_TASK INSTRUCTIONS_
Show, in full, each line of the data that contains "parts".

##### DATASET EXCERPT #####

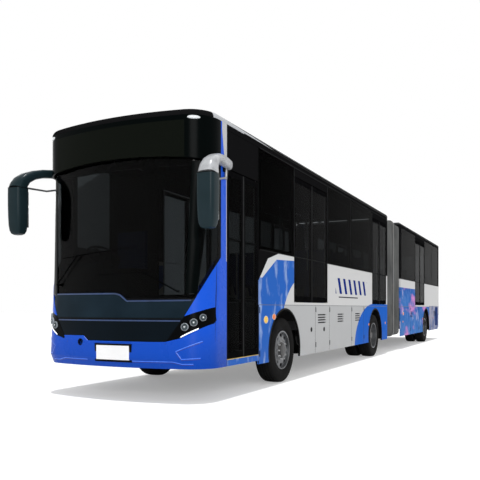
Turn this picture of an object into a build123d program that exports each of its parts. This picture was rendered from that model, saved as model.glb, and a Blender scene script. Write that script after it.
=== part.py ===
from build123d import *
import math
import os

os.makedirs("parts", exist_ok=True)

# Articulated city bus with high platform doors. Millimetres; +X forward, +Y to the vehicle's left, +Z up.
# Lengthwise places are "stations": distances behind the nose.

# ---------------------------------------------------------------- driving dimensions
BODY_LENGTH = 18000.0
BODY_WIDTH = 2500.0
DRAWN_LENGTH = 18000.0          # every station below is given on a body of this length
DRAWN_WIDTH = 2500.0            # and the nose outlines on one of this width
MIRROR_REACH = 190.0            # mirror heads ahead of the nose
NOSE_X = (BODY_LENGTH - MIRROR_REACH) / 2
SIDE_Y = BODY_WIDTH / 2
WALL = 60.0                     # side wall thickness
FLAP_T = 25.0                   # skirt flap thickness
GLASS_T = 6.0
PANEL_T = 20.0
GAP = 4.0                       # seam between outer panels
SEAT_GAP = 0.3                  # bonded or bolted pieces lie this close

SKIRT_Z = 354.0
FRONT_SKIRT_Z = 403.0
BELT_Z = 1173.0                 # top of the skirt flaps
FLOOR_Z = 1200.0                # floor's upper face
FLOOR_T = 70.0
WAIST_Z = 1930.0                # lower edge of the side glass
GLASS_TOP_Z = 3335.0
WALL_TOP_Z = 3400.0
ROOF_Z = 3480.0
ROOF_T = 50.0
ROOF_EDGE_R = 70.0

FRONT_END = 9432.0              # rear face of the front section
REAR_START = 11032.0            # front face of the rear section
PIVOT = (FRONT_END + REAR_START) / 2

WHEEL_R = 490.0
WHEEL_Y = SIDE_Y - 168.0                # outer wheel's centre plane
TYRE_W = 280.0
RIM_R = 286.0
TWIN_PITCH = 330.0
KINGPIN_Y = SIDE_Y - 230.0
ARCH_R = 625.0
REAR_MASK_START = DRAWN_LENGTH - 300.0
AXLES = {"front": 2626.0, "middle": 8209.0, "rear": DRAWN_LENGTH - 2856.0}

DOOR_SILL_Z = 1215.0
DOOR_TOP_Z = 3195.0
STEP_SILL_Z = 480.0
STEP_DOOR_TOP_Z = 2850.0
LEAF_T = 40.0
LEAF_FRAME = 70.0
LEAF_GAP = 8.0
SHAFT_R = 16.0
SHAFT_INSET = 30.0              # shaft's centre from the leaf's jamb edge
SHAFT_DEPTH = 45.0              # shaft's centre inside the body side

# name: first station, last station, sill height, top height
DOORS = {
    "step": (717.0, 1662.0, STEP_SILL_Z, STEP_DOOR_TOP_Z),
    "platform_1": (2997.0, 4681.0, DOOR_SILL_Z, DOOR_TOP_Z),
    "platform_2": (7912.0, 9328.0, DOOR_SILL_Z, DOOR_TOP_Z),
    "platform_3": (DRAWN_LENGTH - 4826.0, DRAWN_LENGTH - 3154.0, DOOR_SILL_Z, DOOR_TOP_Z),
}
FRONT_DOORS_LEFT = ("step", "platform_1", "platform_2")
FRONT_DOORS_RIGHT = ("platform_1", "platform_2")
REAR_DOORS = ("platform_3",)

PILLAR = 80.0
WINDOW_SILL_Z = 1990.0
WINDOW_TOP_Z = 3195.0
# bays of glass between doors: first station, last station
FRONT_BAYS_LEFT = ((1662.0, 2997.0), (4681.0, 6170.0), (6170.0, 7912.0))
FRONT_BAYS_RIGHT = ((717.0, 1662.0), (1662.0, 2997.0), (4681.0, 6170.0), (6170.0, 7912.0))
REAR_SPLIT = DRAWN_LENGTH - 1750.0
REAR_BAYS = ((REAR_START + 100, DOORS["platform_3"][0]), (DOORS["platform_3"][1], REAR_SPLIT),
             (REAR_SPLIT, REAR_MASK_START - 60))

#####

_SOLUTION TO THE PROBLEM_
Turn this picture of an object into a build123d program that exports each of its parts. This picture was rendered from that model, saved as model.glb, and a Blender scene script. Write that script after it.
os.makedirs("parts", exist_ok=True)